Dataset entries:
--- begin ---
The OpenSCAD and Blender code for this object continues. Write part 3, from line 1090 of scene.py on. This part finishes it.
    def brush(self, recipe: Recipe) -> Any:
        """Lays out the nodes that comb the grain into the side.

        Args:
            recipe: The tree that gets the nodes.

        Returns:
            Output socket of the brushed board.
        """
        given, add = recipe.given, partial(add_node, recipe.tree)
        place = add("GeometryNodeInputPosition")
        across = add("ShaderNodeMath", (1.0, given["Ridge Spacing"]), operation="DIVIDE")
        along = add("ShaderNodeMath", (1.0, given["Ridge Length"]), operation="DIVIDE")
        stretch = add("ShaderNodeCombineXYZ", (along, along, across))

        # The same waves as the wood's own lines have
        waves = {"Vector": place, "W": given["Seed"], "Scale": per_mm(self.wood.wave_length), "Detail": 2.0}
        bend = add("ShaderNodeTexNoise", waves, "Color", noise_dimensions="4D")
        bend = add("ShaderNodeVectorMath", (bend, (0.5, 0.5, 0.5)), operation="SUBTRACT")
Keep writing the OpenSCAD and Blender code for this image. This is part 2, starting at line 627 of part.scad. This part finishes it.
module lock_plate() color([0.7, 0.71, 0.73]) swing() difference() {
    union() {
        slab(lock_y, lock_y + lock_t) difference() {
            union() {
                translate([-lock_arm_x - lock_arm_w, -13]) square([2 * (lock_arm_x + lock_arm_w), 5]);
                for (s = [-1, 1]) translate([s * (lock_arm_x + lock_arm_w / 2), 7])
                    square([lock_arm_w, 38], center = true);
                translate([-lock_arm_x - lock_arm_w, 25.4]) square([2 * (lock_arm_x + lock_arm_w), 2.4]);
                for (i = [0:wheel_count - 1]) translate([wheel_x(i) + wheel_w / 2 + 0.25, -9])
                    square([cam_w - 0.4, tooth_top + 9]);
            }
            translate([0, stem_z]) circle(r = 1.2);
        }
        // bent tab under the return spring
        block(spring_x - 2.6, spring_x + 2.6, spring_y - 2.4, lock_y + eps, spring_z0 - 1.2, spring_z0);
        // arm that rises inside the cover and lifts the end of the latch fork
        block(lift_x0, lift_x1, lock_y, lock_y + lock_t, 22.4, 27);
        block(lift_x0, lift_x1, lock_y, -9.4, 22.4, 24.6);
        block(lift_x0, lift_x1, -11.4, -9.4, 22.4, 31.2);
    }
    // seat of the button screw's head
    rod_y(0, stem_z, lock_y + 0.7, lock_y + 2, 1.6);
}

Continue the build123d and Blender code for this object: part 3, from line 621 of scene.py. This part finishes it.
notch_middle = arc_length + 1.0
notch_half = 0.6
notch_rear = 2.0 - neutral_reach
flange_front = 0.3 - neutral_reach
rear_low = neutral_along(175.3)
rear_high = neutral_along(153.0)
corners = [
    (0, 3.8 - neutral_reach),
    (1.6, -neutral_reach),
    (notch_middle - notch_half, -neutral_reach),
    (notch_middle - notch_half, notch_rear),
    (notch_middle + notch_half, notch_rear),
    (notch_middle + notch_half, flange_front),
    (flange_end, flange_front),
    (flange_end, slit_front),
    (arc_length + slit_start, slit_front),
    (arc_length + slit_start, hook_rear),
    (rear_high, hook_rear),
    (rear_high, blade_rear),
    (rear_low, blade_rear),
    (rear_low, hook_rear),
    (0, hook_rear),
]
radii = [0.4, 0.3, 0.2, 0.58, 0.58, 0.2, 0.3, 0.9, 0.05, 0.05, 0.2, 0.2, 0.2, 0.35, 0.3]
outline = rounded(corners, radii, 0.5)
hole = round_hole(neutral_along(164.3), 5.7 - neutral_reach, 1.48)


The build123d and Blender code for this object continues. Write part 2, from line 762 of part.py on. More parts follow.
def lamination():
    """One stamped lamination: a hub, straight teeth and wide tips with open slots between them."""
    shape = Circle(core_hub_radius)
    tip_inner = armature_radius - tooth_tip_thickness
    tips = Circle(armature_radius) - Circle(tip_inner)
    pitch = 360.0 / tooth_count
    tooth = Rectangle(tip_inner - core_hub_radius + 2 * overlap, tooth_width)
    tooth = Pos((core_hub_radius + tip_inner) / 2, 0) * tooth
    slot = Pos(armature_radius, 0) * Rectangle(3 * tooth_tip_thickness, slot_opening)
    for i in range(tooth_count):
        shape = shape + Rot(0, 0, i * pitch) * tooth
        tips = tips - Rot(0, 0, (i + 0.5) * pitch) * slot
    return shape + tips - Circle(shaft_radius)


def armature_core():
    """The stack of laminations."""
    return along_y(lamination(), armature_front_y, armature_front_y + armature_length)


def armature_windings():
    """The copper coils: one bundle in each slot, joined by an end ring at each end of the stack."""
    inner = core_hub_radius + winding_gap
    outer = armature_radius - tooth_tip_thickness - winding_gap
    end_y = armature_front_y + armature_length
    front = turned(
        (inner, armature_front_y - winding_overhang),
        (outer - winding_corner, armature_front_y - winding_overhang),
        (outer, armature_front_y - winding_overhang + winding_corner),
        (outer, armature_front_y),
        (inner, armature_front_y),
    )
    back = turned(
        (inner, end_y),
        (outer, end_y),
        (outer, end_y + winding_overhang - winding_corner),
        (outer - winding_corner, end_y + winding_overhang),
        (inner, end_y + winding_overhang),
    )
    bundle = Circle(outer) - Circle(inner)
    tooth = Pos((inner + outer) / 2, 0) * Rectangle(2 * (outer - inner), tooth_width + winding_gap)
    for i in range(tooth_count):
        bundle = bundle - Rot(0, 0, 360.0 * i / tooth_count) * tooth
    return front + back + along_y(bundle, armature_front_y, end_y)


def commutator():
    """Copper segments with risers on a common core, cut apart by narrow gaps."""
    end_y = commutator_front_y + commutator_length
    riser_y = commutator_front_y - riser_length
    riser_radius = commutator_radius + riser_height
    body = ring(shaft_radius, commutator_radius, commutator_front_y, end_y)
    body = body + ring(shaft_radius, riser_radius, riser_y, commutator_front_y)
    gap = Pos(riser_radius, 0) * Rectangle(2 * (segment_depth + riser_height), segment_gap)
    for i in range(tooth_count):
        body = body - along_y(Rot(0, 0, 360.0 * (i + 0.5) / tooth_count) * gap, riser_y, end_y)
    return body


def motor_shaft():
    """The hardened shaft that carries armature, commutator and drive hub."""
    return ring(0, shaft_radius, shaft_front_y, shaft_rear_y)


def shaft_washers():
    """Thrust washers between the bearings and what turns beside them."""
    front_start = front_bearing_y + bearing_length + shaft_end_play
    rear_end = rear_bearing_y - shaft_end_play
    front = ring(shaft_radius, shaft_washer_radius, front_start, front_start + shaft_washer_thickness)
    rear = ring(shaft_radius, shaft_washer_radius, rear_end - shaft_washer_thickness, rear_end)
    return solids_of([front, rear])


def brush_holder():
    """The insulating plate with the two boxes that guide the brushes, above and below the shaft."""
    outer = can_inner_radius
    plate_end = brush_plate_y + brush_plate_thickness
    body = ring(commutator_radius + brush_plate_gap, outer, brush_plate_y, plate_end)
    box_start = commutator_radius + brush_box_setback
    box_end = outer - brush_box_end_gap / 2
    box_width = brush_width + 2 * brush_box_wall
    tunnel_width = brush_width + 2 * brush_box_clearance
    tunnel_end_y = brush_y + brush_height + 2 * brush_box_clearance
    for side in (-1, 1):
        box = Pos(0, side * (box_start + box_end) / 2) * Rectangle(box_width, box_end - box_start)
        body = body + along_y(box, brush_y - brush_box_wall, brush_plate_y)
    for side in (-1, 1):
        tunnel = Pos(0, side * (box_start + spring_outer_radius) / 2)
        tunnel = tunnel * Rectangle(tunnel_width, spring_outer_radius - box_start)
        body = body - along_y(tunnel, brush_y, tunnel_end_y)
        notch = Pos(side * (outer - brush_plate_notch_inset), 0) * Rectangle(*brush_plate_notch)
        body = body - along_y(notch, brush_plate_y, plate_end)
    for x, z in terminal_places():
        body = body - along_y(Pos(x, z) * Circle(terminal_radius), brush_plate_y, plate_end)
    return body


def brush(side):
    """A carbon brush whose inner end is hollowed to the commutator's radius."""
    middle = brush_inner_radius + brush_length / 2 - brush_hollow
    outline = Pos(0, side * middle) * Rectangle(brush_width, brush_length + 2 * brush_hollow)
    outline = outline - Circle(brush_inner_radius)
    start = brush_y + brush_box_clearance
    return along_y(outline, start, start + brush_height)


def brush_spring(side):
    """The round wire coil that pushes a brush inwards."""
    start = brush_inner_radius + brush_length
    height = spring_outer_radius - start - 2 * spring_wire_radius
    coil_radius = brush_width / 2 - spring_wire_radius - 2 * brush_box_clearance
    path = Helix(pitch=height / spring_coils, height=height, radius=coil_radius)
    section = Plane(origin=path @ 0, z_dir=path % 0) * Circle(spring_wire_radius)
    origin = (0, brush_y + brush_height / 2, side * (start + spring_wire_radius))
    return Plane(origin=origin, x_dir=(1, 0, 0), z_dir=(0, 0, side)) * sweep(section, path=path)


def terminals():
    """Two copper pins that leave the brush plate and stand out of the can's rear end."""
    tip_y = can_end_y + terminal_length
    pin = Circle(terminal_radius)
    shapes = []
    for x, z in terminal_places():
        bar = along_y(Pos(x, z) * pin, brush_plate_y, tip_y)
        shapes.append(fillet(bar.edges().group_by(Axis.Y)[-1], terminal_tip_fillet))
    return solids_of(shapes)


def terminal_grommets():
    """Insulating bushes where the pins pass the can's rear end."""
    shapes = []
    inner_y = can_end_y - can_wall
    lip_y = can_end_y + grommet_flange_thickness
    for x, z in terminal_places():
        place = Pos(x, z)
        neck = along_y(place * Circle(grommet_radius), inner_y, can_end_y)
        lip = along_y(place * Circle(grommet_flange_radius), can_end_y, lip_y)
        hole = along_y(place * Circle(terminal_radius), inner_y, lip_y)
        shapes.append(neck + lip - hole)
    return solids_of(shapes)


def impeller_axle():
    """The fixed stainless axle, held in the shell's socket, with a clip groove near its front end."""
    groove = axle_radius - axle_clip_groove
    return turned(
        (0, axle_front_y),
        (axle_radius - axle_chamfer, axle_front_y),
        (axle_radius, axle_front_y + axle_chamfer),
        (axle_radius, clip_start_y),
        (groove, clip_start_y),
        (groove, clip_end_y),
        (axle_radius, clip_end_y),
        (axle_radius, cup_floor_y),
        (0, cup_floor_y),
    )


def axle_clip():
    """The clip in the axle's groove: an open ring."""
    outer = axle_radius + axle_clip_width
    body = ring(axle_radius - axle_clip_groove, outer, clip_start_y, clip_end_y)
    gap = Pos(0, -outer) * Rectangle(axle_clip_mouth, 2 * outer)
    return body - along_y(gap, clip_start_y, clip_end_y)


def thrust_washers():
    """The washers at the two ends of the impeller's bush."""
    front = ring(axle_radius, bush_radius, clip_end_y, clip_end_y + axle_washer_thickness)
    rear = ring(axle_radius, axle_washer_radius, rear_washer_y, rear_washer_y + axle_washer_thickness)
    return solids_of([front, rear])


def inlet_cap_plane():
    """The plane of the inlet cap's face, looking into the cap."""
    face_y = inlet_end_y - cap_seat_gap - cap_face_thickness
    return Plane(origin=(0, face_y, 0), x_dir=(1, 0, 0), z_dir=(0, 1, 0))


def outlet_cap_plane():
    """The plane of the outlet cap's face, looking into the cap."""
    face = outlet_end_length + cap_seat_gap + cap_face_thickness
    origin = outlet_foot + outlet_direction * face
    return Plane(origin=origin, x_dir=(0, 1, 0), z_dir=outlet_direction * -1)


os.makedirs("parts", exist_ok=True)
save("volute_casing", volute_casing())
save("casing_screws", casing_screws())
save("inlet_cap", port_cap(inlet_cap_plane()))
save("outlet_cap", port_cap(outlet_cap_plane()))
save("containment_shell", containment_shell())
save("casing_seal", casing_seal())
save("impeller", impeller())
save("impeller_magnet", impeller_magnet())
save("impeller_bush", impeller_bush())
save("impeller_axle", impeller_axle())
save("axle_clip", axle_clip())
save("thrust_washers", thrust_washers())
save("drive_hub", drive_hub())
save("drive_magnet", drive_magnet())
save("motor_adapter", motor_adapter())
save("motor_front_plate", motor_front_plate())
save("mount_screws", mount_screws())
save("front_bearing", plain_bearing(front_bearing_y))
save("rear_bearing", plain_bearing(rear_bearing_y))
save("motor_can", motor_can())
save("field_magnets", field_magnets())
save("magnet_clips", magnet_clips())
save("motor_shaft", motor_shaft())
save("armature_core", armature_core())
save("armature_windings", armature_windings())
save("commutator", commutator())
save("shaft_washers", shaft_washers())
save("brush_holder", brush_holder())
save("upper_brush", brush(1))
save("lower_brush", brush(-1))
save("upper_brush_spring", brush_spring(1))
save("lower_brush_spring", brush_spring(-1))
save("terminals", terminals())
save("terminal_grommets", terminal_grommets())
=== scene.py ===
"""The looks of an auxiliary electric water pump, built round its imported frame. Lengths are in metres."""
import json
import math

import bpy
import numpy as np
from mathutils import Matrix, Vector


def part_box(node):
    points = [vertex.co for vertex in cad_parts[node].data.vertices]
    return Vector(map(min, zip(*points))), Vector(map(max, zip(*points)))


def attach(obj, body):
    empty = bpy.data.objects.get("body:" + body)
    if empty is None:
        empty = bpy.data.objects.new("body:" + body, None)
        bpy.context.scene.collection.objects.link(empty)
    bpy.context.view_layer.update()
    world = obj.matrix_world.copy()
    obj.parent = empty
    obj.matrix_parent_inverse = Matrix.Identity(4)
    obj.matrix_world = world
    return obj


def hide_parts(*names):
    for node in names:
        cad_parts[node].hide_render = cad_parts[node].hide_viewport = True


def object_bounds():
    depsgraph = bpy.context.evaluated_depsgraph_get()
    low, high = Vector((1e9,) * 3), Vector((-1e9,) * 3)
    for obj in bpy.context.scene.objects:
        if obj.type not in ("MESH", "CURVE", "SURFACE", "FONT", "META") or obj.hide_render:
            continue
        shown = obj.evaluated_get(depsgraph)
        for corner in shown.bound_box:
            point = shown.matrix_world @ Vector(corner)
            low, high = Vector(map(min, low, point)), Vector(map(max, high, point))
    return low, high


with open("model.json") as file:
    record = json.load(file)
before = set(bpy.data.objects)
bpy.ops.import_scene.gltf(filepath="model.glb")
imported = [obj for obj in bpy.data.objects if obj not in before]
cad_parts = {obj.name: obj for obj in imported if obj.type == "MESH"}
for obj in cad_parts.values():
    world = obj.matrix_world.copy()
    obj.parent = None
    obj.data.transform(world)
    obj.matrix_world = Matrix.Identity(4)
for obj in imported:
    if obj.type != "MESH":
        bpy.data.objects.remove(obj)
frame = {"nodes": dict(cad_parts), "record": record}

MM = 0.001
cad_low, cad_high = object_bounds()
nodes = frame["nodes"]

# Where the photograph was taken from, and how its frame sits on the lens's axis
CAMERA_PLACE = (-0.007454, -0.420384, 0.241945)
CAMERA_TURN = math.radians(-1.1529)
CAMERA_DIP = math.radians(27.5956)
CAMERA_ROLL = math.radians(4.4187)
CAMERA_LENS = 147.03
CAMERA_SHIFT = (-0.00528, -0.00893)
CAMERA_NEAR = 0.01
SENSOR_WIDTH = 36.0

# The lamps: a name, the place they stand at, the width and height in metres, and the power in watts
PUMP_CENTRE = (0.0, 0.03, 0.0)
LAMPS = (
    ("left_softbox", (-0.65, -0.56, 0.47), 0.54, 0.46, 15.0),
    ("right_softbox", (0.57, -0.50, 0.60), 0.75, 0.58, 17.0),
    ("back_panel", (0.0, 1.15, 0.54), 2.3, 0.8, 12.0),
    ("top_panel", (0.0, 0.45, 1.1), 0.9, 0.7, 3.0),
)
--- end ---
» Work instructions: In the listing above, reproduce the first line and each one after it through the line that contains "recipe: The tree".

» Result of the task:
The OpenSCAD and Blender code for this object continues. Write part 3, from line 1090 of scene.py on. This part finishes it.
    def brush(self, recipe: Recipe) -> Any:
        """Lays out the nodes that comb the grain into the side.

        Args:
            recipe: The tree that gets the nodes.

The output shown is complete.